At the core of the SEZ project is the Port of Taranto, which aims at exploiting its ideal geographical position to become a logistic and intermodal hub for the Asian, EU and US markets, as well as the Mediterranean and North Africa.
“Ports guarantee all the necessary services to the companies that choose to be based here to start their import-export activities, becoming key to ensure that foreign investments in logistics are effective,” said Sergio Prete, head of the Ionian Sea Port System Authority.
Turkish investors
Among the main international actors in the area, Turkish port operator Yilport holds a 49-year concession agreement to manage a multipurpose terminal at the port of Taranto.
The Taranto port began servicing the key Türkiye-Italy-Tunisia corridor in early July 2020. The Taranto-Tunisia segment forms the core link of the corridor’s Europe-to-Africa transport route, by connecting North Africa’s coast to the main manufacturing centers of Italy, Germany and northern Europe via Europe’s high-speed rail systems.
The integration between the Taranto port and the airport of Grottaglie – a center of excellence for aerospace activities – is the other essential project aimed at attracting international investors.
“The Grottaglie airport is Italy’s first spaceport and it serves as the cargo platform not only for the aeronautic sector, but also for other activities, like agriculture,” said Antonio Vasile, president of Puglia airports.
However, not everyone believes that the creation of a single SEZ for the whole southern region will boost the project’s chances of success.
“The machine had just been started and it was bearing the first results,” Mattia Giorno, Taranto’s city councilor for Infrastructure, told Anadolu.
“Moving everything to Rome, where everything notoriously stops, is like pulling the brakes on the SEZ projects. For sure, it doesn’t represent the solution.”

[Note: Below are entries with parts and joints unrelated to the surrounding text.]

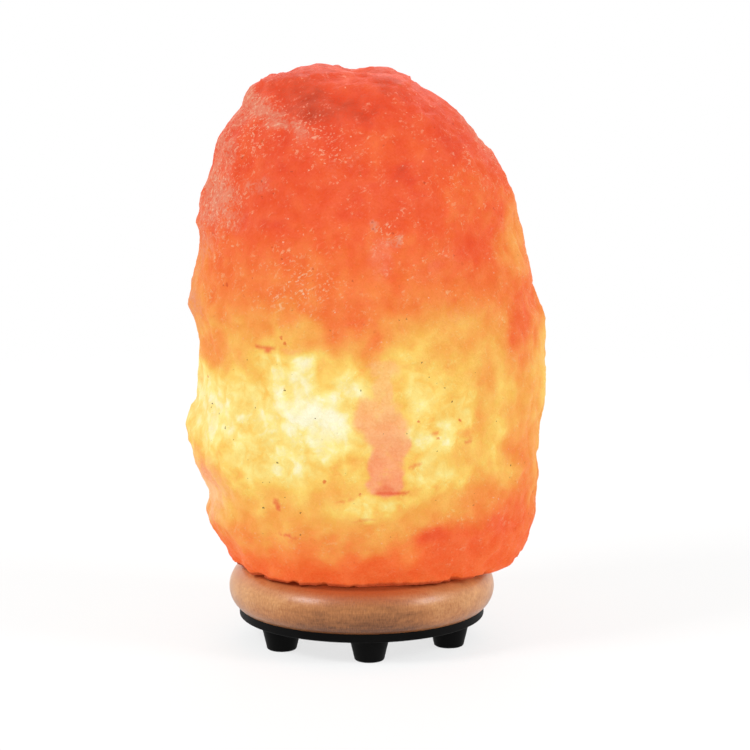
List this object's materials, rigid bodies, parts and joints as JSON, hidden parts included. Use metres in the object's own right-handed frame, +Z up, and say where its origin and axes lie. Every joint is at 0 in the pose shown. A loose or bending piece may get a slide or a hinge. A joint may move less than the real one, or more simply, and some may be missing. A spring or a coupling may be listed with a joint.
{
  "type": "salt crystal lamp",
  "caption": "Hewn salt crystal lamp on a turned wood base with a footed plate, lit from inside by a candelabra bulb on a light unit that pulls out from below.",
  "frame": {"origin": "on the table, at the axis of the wood base and the light's bore", "axes": "+Z up, the viewer's side of the lamp at -Y, +X to the viewer's right"},
  "size_m": [0.153, 0.13, 0.2439],
  "materials": {
    "rock_salt": "rough hewn, translucent, lit from inside",
    "light_wood": "satin, turned",
    "black_moulding": "fine moulded grain",
    "nylon": "moulded",
    "zinc_screw": "zinc plated",
    "white_moulding": "moulded",
    "black_rubber": "matt",
    "phenolic": "dark moulding",
    "brass": "stamped",
    "spring_steel": "rolled strip",
    "clear_glass": "clear",
    "nickel": "plated",
    "black_glass": "fused",
    "tungsten": "coiled wire"
  },
  "bodies": {
    "base": {"salt_crystal": "rock_salt", "crystal_plugs": "nylon", "crystal_screws": "zinc_screw", "wood_base": "light_wood", "foot_plate": "black_moulding", "plate_screws": "zinc_screw"},
    "light_unit": {"holder_flange": "white_moulding", "holder_cap": "white_moulding", "cap_screws": "zinc_screw", "cord_grommet": "black_rubber", "socket_body": "phenolic", "socket_screws": "zinc_screw", "socket_screw_shell": "brass", "contact_block": "phenolic", "centre_contact": "brass", "contact_rivet": "brass", "terminals": "brass", "terminal_screws": "brass", "retaining_clip_a": "spring_steel", "retaining_clip_b": "spring_steel", "clip_rivets": "zinc_screw"},
    "bulb": {"bulb_glass": "clear_glass", "bulb_cap": "nickel", "bulb_cap_insulator": "black_glass", "bulb_tip_contact": "nickel", "bulb_stem": "clear_glass", "bulb_lead_wires": "nickel", "bulb_filament": "tungsten", "filament_supports": "nickel"}
  },
  "joints": [
    {"name": "light_unit_slide", "type": "slide", "parent": "base", "child": "light_unit", "axis": [0, 0, -1], "range_m": [0, 0.11]},
    {"name": "bulb_turn", "type": "hinge", "parent": "light_unit", "child": "bulb", "pos_m": [0, 0, 0.0535], "axis": [0, 0, 1], "range_deg": [0, 1260]}
  ]
}
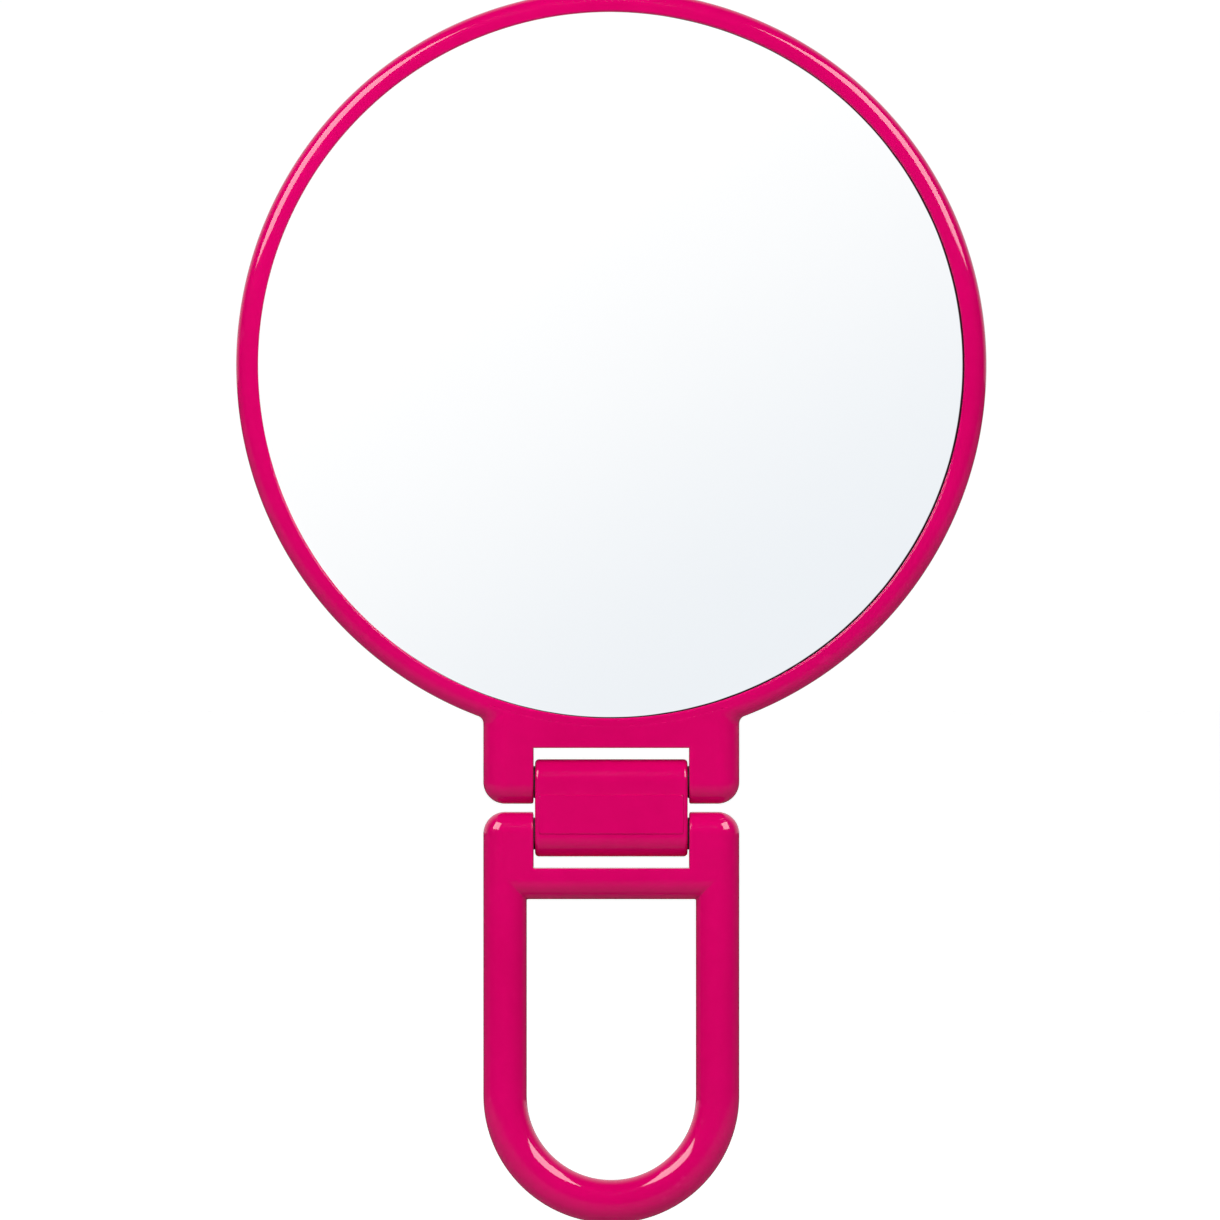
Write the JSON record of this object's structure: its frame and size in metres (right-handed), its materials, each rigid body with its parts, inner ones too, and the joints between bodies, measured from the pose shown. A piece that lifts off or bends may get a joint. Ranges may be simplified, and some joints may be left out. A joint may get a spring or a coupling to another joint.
{
  "type": "hand mirror",
  "caption": "Round two-sided hand mirror on a double hinge link, with an open loop handle that folds flat over either glass.",
  "frame": {"origin": "middle of the opening of the grip loop, on the handle's mid-plane", "axes": "+Z from the handle to the head, -Y out of the plane glass, +X to the right of someone facing that glass; both hinge axes lie along X"},
  "size_m": [0.15, 0.0098, 0.2465],
  "materials": {
    "magenta_plastic": "gloss",
    "mirror_glass": "polished, silvered behind",
    "pin_steel": "bright drawn",
    "white_acetal": "matte",
    "black_nylon": "matte",
    "black_foam": "matte foam"
  },
  "bodies": {
    "handle": {"handle_front_shell": "magenta_plastic", "handle_rear_shell": "magenta_plastic", "lower_pin": "pin_steel", "lower_washers": "black_nylon"},
    "link": {"link_body": "magenta_plastic", "link_front_plate": "magenta_plastic", "link_rear_plate": "magenta_plastic", "upper_left_bush": "white_acetal", "upper_right_bush": "white_acetal", "lower_left_bush": "white_acetal", "lower_right_bush": "white_acetal"},
    "head": {"head_front_frame": "magenta_plastic", "head_rear_frame": "magenta_plastic", "front_glass": "mirror_glass", "magnifying_glass": "mirror_glass", "glass_spacer": "white_acetal", "front_foam_ring": "black_foam", "rear_foam_ring": "black_foam", "upper_pin": "pin_steel", "upper_washers": "black_nylon"}
  },
  "joints": [
    {"name": "lower_hinge", "type": "hinge", "parent": "handle", "child": "link", "pos_m": [0, 0, 0.0412], "axis": [1, 0, 0], "range_deg": [-90, 90]},
    {"name": "upper_hinge", "type": "hinge", "parent": "link", "child": "head", "pos_m": [0, 0, 0.0515], "axis": [1, 0, 0], "range_deg": [-90, 90]}
  ]
}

According to Adriano Giannola, president of Italy’s Association for the Industrial Development of the South (Svimez), extending the SEZ to all the eight regions would be successful only if based on a strong strategic plan.
Giannola noted that the unification means covering a territory that is 100 times larger than the current one, requiring additional resources and an integrated governance.
“To make this formula work, it must be attractive to many investors, who not only aim to exploit the tax credits, but also to launch in the territories a real process of development,” he said at a recent parliamentary hearing.